Requirements
Set down the lines from the one containing "pin(body_plane(FOLLOWER_X + BAR_T), BRACKET_PIVOT, PIN_R, LONG_X" to the one containing "obj.parent = None", both lines included, exactly as they stand and with no other lines.

Given information
[BEGIN]
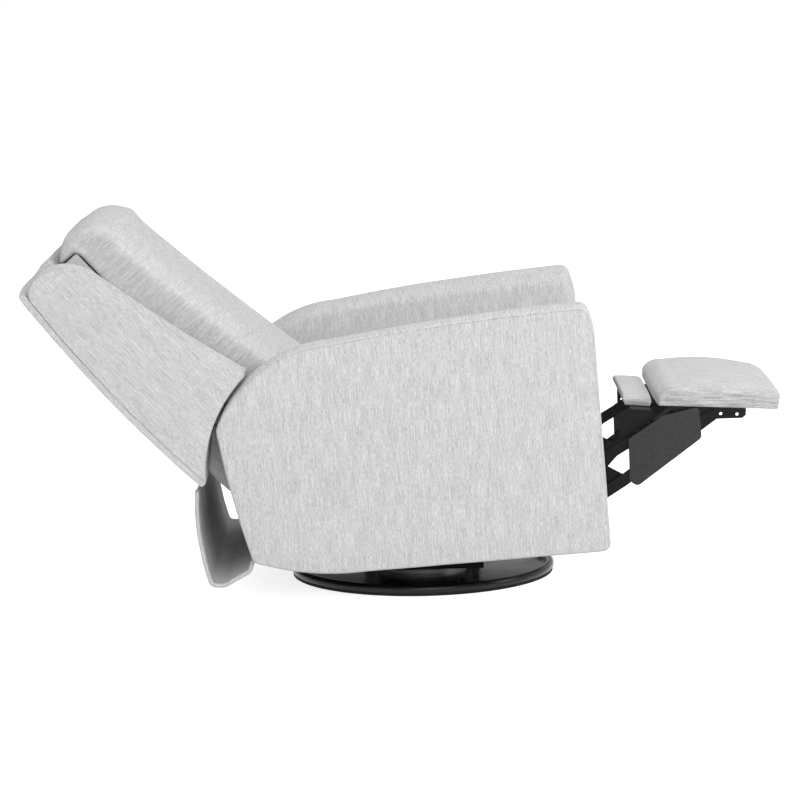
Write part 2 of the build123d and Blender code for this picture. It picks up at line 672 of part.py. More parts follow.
def back_cushion_outline(crown):
    """The back cushion from the side: deep at the lumbar end, its top rolled back over the frame."""
    rear = POST_FRONT - SOFT_GAP
    low = CORE_LOW + 34
    top = BACK_TOP + 21
    shoulder = (92 - 0.5 * crown, top + crown)
    lobe = (160, top - 24 + 0.5 * crown)
    with BuildLine() as edge:
        Line((rear, low), (-45 - 0.5 * crown, low))
        ThreePointArc((-45 - 0.5 * crown, low), (-53 - 0.9 * crown, low + 18), (-46 - crown, low + 64))
        ThreePointArc((-46 - crown, low + 64), (-12.5 - crown, 440), (27 - crown, top - 77))
        ThreePointArc((27 - crown, top - 77), (45 - 0.9 * crown, top - 24 + 0.7 * crown), shoulder)
        ThreePointArc(shoulder, (130, top - 7 + crown), lobe)
        Line(lobe, (POST_REAR, BACK_TOP - 6))
        Line((POST_REAR, BACK_TOP - 6), (rear, BACK_TOP - 6))
        Line((rear, BACK_TOP - 6), (rear, low))
    make_face(edge.line)


with BuildPart() as back_cushion:
    for share, crown in ((-1, 0), (-0.8, 0.75), (0, 1), (0.8, 0.75), (1, 0)):
        with BuildSketch(back_plane(share * CUSHION_HALF)):
            back_cushion_outline(crown * CUSHION_CROWN)
    loft()
finish(back_cushion, "back_cushion", CLOTH)

for name, side in (("back_bracket_right", -1), ("back_bracket_left", 1)):
    with BuildPart() as back_bracket:
        with BuildSketch(back_plane(side * POST_X)):
            with BuildLine():
                Polyline(
                    (-14, 14),
                    (80, 122),
                    (POST_FRONT + 1, 126),
                    (POST_FRONT + 1, 206),
                    (POST_REAR - 2, 206),
                    (POST_REAR - 2, CORE_LOW + 12),
                    (14, -14),
                    close=True,
                )
            make_face()
            Circle(20)
            Circle(2 * PIN_R + RUN, mode=Mode.SUBTRACT)
            with Locations((POST_FRONT + 20, 145), (POST_FRONT + 20, 185)):
                Circle(4, mode=Mode.SUBTRACT)
        extrude(amount=-side * BRACKET_T)
    finish(back_bracket, name, BLACK)

# ---------------------------------------------------------------- footrest linkage
# two equal parallel links carry the long link, which keeps its direction as it swings out
FOLLOWER_REST = (DRIVE_REST[0] + FOLLOWER_OFFSET[0], DRIVE_REST[1] + FOLLOWER_OFFSET[1])
CONTROL_REST = (DRIVE_REST[0] + CONTROL_OFFSET[0], DRIVE_REST[1] + CONTROL_OFFSET[1])
KNEE = (DRIVE_REST[0] + CONTROL_KNEE[0], DRIVE_REST[1] + CONTROL_KNEE[1])
BRACKET_REAR = (BRACKET_PIVOT[0] + CONTROL_OFFSET[0], BRACKET_PIVOT[1] + CONTROL_OFFSET[1])
drive_length = hypot(DRIVE_REST[0] - DRIVE_Y, DRIVE_REST[1] - DRIVE_Z)
tail = TUBE_BEYOND / drive_length
TUBE_PLACE = (DRIVE_Y - tail * (DRIVE_REST[0] - DRIVE_Y), DRIVE_Z - tail * (DRIVE_REST[1] - DRIVE_Z))


def plate(x, thickness, outline):
    """A flat piece in a side plane, its outer face this thickness beyond x."""
    with BuildSketch(body_plane(x)) as side_view:
        outline()
    extrude(side_view.sketch, amount=thickness)


def pivot_holes(*centres):
    with Locations(*centres):
        Circle(PIN_R + RUN, mode=Mode.SUBTRACT)


def drive_outline():
    bar([TUBE_PLACE, DRIVE_REST], BAR_W)
    bar([DRIVE_REST, CONTROL_REST], BAR_W - 4)
    pivot_holes(drive_pivot, DRIVE_REST, CONTROL_REST)


with BuildPart() as drive_links:
    plate(DRIVE_X, BAR_T, drive_outline)
    mirror(about=Plane.YZ)
finish(drive_links, "drive_links", BLACK)

with BuildPart() as drive_tube:
    with BuildSketch(body_plane(-DRIVE_X)):
        with Locations(TUBE_PLACE):
            Circle(9)
            Circle(7.5, mode=Mode.SUBTRACT)
    extrude(amount=2 * DRIVE_X)
finish(drive_tube, "drive_tube", BLACK)


def follower_outline():
    bar([follower_pivot, FOLLOWER_REST], BAR_W - 4)
    pivot_holes(follower_pivot, FOLLOWER_REST)


with BuildPart() as follower_links:
    plate(FOLLOWER_X, BAR_T, follower_outline)
    mirror(about=Plane.YZ)
finish(follower_links, "follower_links", BLACK)


def long_outline():
    bar([FOLLOWER_REST, DRIVE_REST, BRACKET_PIVOT], BAR_W)
    pivot_holes(BRACKET_PIVOT)


with BuildPart() as long_links:
    plate(LONG_X, BAR_T, long_outline)
    for centre, inner in ((DRIVE_REST, DRIVE_X), (FOLLOWER_REST, FOLLOWER_X)):
        pin(body_plane(LONG_X), centre, PIN_R, inner - 0.6 - LONG_X)
        pin(body_plane(inner - 0.4), centre, HEAD_R, -1.4)
    mirror(about=Plane.YZ)
finish(long_links, "long_links", BLACK)

SHIELD_CORNERS = ((-477, 304), (-559, 350), (-637, 362), (-638, 293), (-489, 197), (-473, 210))
SHIELD_BENDS = (6, 40, 8, 14, 12, 10)
for name, side in (("shield_right", -1), ("shield_left", 1)):
    with BuildPart() as shield:
        with BuildSketch(body_plane(side * SHIELD_X)):
            with BuildLine():
                FilletPolyline(*SHIELD_CORNERS, radius=SHIELD_BENDS, close=True)
            make_face()
        extrude(amount=side * SHIELD_T)
        for rivet in ((-612, 339), (-503, 242)):
            pin(body_plane(side * (SHIELD_X + SHIELD_T)), rivet, PIN_R, side * 1.2)
    finish(shield, name, SHIELD)


def control_outline():
    bar([CONTROL_REST, KNEE, BRACKET_REAR], BAR_W - 2)


with BuildPart() as control_links:
    plate(CONTROL_X, BAR_T, control_outline)
    pin(body_plane(CONTROL_X + BAR_T), CONTROL_REST, PIN_R, DRIVE_X - CONTROL_X + 0.4)
    pin(body_plane(CONTROL_X + BAR_T), BRACKET_REAR, PIN_R, FOLLOWER_X - CONTROL_X + 0.4)
    mirror(about=Plane.YZ)
finish(control_links, "control_links", BLACK)


def flipper_plane(x):
    """Its origin is at the flipper's rear lower edge, so forwards is negative."""
    return side_plane(x, BODY_TILT - FLIPPER_DROP, *to_world(*FLIPPER_REAR))


with BuildPart() as flipper_brackets:
    with BuildSketch(body_plane(CONTROL_X - SHEET_T)):
        with BuildLine():
            Polyline(
                (FLIPPER_REAR[0] - 8, KNEE[1] + 16),
                (FLIPPER_REAR[0] - 12, FLIPPER_REAR[1] - 3),
                (FLIPPER_REAR[0] - 59, FLIPPER_REAR[1] - 10),
                (FLIPPER_REAR[0] - 59, KNEE[1] + 44),
                close=True,
            )
        make_face()
        with Locations((FLIPPER_REAR[0] - 35, FLIPPER_REAR[1] - 34)):
            Rectangle(38, 2.5, rotation=FLIPPER_DROP, mode=Mode.SUBTRACT)
        with Locations((FLIPPER_REAR[0] - 22, FLIPPER_REAR[1] - 52)):
            SlotOverall(14, 8, rotation=70, mode=Mode.SUBTRACT)
    extrude(amount=SHEET_T)
    with BuildSketch(flipper_plane(FLIPPER_HALF - 50)):
        with Locations((-35, -SHEET_T / 2)):
            Rectangle(46, SHEET_T)
    extrude(amount=CONTROL_X - FLIPPER_HALF + 50)
    mirror(about=Plane.YZ)
    # a tail plate carries the release cable, on the sitter's right only
    with BuildSketch(body_plane(-CONTROL_X)) as tail_plate:
        with BuildLine():
            Polyline(
                (KNEE[0] + 15, KNEE[1] + 21),
                (KNEE[0] - 1, KNEE[1] + 19),
                (KNEE[0] - 16, KNEE[1] + 24),
                (KNEE[0] - 18, FLIPPER_REAR[1] - 11),
                (FLIPPER_REAR[0] - 5, FLIPPER_REAR[1] - 2),
                (FLIPPER_REAR[0] - 12, FLIPPER_REAR[1] - 3),
                (FLIPPER_REAR[0] - 8, KNEE[1] + 16),
                KNEE,
                (KNEE[0] + 15, KNEE[1] - 5),
                close=True,
            )
        make_face()
    extrude(tail_plate.sketch, amount=SHEET_T)
finish(flipper_brackets, "flipper_brackets", BLACK)


def flipper_outline(height):
    with BuildLine() as edge:
        Line((-2, 0), (3, height - 5))
        ThreePointArc((3, height - 5), (1, height - 1), (-4, height))
        ThreePointArc((-4, height), (-FLIPPER_LEN / 2, height + 1), (-FLIPPER_LEN + 4, height))
        ThreePointArc((-FLIPPER_LEN + 4, height), (-FLIPPER_LEN + 1, height - 2), (-FLIPPER_LEN, height - 5))
        Line((-FLIPPER_LEN, height - 5), (-FLIPPER_LEN + 4, 0))
        Line((-FLIPPER_LEN + 4, 0), (-2, 0))
    make_face(edge.line)


def pad_board(plane, half, length, inset, thickness, gap):
    """The board under a pad, or with a gap the pocket that it sits in."""
    with BuildSketch(plane(-half + inset - gap)) as board:
        with Locations((-length / 2, (thickness + gap) / 2)):
            Rectangle(length - 2 * inset + 2 * gap, thickness + gap)
    extrude(board.sketch, amount=2 * (half - inset + gap), mode=Mode.SUBTRACT if gap else Mode.ADD)


with BuildPart() as flipper_pad:
    full = FLIPPER_THICK + 11
    low = FLIPPER_THICK
    for x, height in ((-1, low), (-0.86, full - 3), (0, full), (0.86, full - 3), (1, low)):
        with BuildSketch(flipper_plane(x * FLIPPER_HALF)):
            flipper_outline(height)
    loft()
    pad_board(flipper_plane, FLIPPER_HALF, FLIPPER_LEN, 9, FLIPPER_BOARD_T, BOARD_GAP)
finish(flipper_pad, "flipper_pad", CLOTH)

with BuildPart() as flipper_board:
    pad_board(flipper_plane, FLIPPER_HALF, FLIPPER_LEN, 9, FLIPPER_BOARD_T, 0)
finish(flipper_board, "flipper_board", WOOD)


# ---------------------------------------------------------------- ottoman
def ottoman_outline(height, drawn):
    length = OTTOMAN_LEN
    with BuildLine() as edge:
        Line((-1 - drawn, 0), (-1 - drawn, 0.45 * height))
        ThreePointArc((-1 - drawn, 0.45 * height), (-14 - drawn, 0.72 * height), (-46, 0.87 * height))
        ThreePointArc((-46, 0.87 * height), (-length / 2, height), (-length + 34, 0.82 * height))
        front = (-length - 5 + 1.5 * drawn, 0.55 * height)
        ThreePointArc((-length + 34, 0.82 * height), (-length + 9 + drawn, 0.72 * height), front)
        Line(front, (-length + drawn, 0))
        Line((-length + drawn, 0), (-1 - drawn, 0))
    make_face(edge.line)


with BuildPart() as ottoman_pad:
    sections = ((-1, 0.57, 5), (-0.87, 0.88, 1), (0, 1, 0), (0.87, 0.88, 1), (1, 0.57, 5))
    for x, share, drawn in sections:
        with BuildSketch(ottoman_plane(x * OTTOMAN_HALF)):
            ottoman_outline(share * OTTOMAN_THICK, drawn)
    loft()
    pad_board(ottoman_plane, OTTOMAN_HALF, OTTOMAN_LEN, 14, BOARD_T, BOARD_GAP)
finish(ottoman_pad, "ottoman_pad", CLOTH)

with BuildPart() as ottoman_board:
    pad_board(ottoman_plane, OTTOMAN_HALF, OTTOMAN_LEN, 14, BOARD_T, 0)
finish(ottoman_board, "ottoman_board", WOOD)

with BuildPart() as ottoman_brackets:
    with BuildSketch(ottoman_plane(FOLLOWER_X)):
        with BuildLine():
            Polyline(
                (-30, 0),
                (-38, -14),
                (-52, -20),
                (-66, -14),
                (-84, -20),
                (-PIVOT_AHEAD + 10, -PIVOT_BELOW - 8),
                (-PIVOT_AHEAD - 10, -PIVOT_BELOW - 8),
                (-190, -21),
                (-197, -14),
                (-197, 0),
                close=True,
            )
        make_face()
        with Locations((-141.6, -13), (-177.7, -13)):
            Circle(3.6, mode=Mode.SUBTRACT)
    extrude(amount=BAR_T)
    with BuildSketch(body_plane(FOLLOWER_X)):
        with Locations(BRACKET_REAR):
            Circle(PIN_R + RUN)
    extrude(amount=BAR_T, mode=Mode.SUBTRACT)
    with BuildSketch(ottoman_plane(FOLLOWER_X - 28)):
        with Locations((-(78 + 197) / 2, -SHEET_T / 2)):
            Rectangle(197 - 78, SHEET_T)
    extrude(amount=28)
    pin(body_plane(FOLLOWER_X + BAR_T), BRACKET_PIVOT, PIN_R, LONG_X - FOLLOWER_X + 0.4)
    pin(body_plane(LONG_X + BAR_T + 0.3), BRACKET_PIVOT, HEAD_R, 2)
    mirror(about=Plane.YZ)
finish(ottoman_brackets, "ottoman_brackets", BLACK)
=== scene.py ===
# %% [markdown]
# # A swivel glider recliner, reclined, with its footrest out
# The steel, wood and plastic come from the CAD model. This notebook gives every CAD node a finish, and makes
# each upholstered piece again as cloth over foam. Lengths in the outlines are millimetres in the piece's own
# side view, and the meshes are metres in the chair's frame.

# %% Load the frame
import math

import bmesh
import bpy
import numpy as np
from mathutils import Matrix, Vector, geometry, noise


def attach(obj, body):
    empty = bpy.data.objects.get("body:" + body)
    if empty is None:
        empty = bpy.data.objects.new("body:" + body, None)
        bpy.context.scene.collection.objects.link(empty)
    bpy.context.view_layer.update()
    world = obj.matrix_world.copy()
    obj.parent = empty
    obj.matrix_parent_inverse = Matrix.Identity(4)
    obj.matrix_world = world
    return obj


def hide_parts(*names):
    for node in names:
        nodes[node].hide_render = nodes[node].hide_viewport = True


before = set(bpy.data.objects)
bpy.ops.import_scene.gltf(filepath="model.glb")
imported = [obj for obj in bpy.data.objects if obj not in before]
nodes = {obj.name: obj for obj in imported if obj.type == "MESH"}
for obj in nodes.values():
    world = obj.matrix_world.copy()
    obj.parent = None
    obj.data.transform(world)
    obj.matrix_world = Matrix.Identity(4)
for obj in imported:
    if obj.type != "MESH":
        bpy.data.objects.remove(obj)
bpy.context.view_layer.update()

# %% [markdown]
# ## Camera
# The photograph was taken from the sitter's right, a little above the seat, through a long lens. The place,
# tilt and lens were worked out from the chair's outline in it and from the sizes taken for the chair.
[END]
The response
    pin(body_plane(FOLLOWER_X + BAR_T), BRACKET_PIVOT, PIN_R, LONG_X - FOLLOWER_X + 0.4)
    pin(body_plane(LONG_X + BAR_T + 0.3), BRACKET_PIVOT, HEAD_R, 2)
    mirror(about=Plane.YZ)
finish(ottoman_brackets, "ottoman_brackets", BLACK)
=== scene.py ===
# %% [markdown]
# # A swivel glider recliner, reclined, with its footrest out
# The steel, wood and plastic come from the CAD model. This notebook gives every CAD node a finish, and makes
# each upholstered piece again as cloth over foam. Lengths in the outlines are millimetres in the piece's own
# side view, and the meshes are metres in the chair's frame.

# %% Load the frame
import math

import bmesh
import bpy
import numpy as np
from mathutils import Matrix, Vector, geometry, noise


def attach(obj, body):
    empty = bpy.data.objects.get("body:" + body)
    if empty is None:
        empty = bpy.data.objects.new("body:" + body, None)
        bpy.context.scene.collection.objects.link(empty)
    bpy.context.view_layer.update()
    world = obj.matrix_world.copy()
    obj.parent = empty
    obj.matrix_parent_inverse = Matrix.Identity(4)
    obj.matrix_world = world
    return obj


def hide_parts(*names):
    for node in names:
        nodes[node].hide_render = nodes[node].hide_viewport = True


before = set(bpy.data.objects)
bpy.ops.import_scene.gltf(filepath="model.glb")
imported = [obj for obj in bpy.data.objects if obj not in before]
nodes = {obj.name: obj for obj in imported if obj.type == "MESH"}
for obj in nodes.values():
    world = obj.matrix_world.copy()
    obj.parent = None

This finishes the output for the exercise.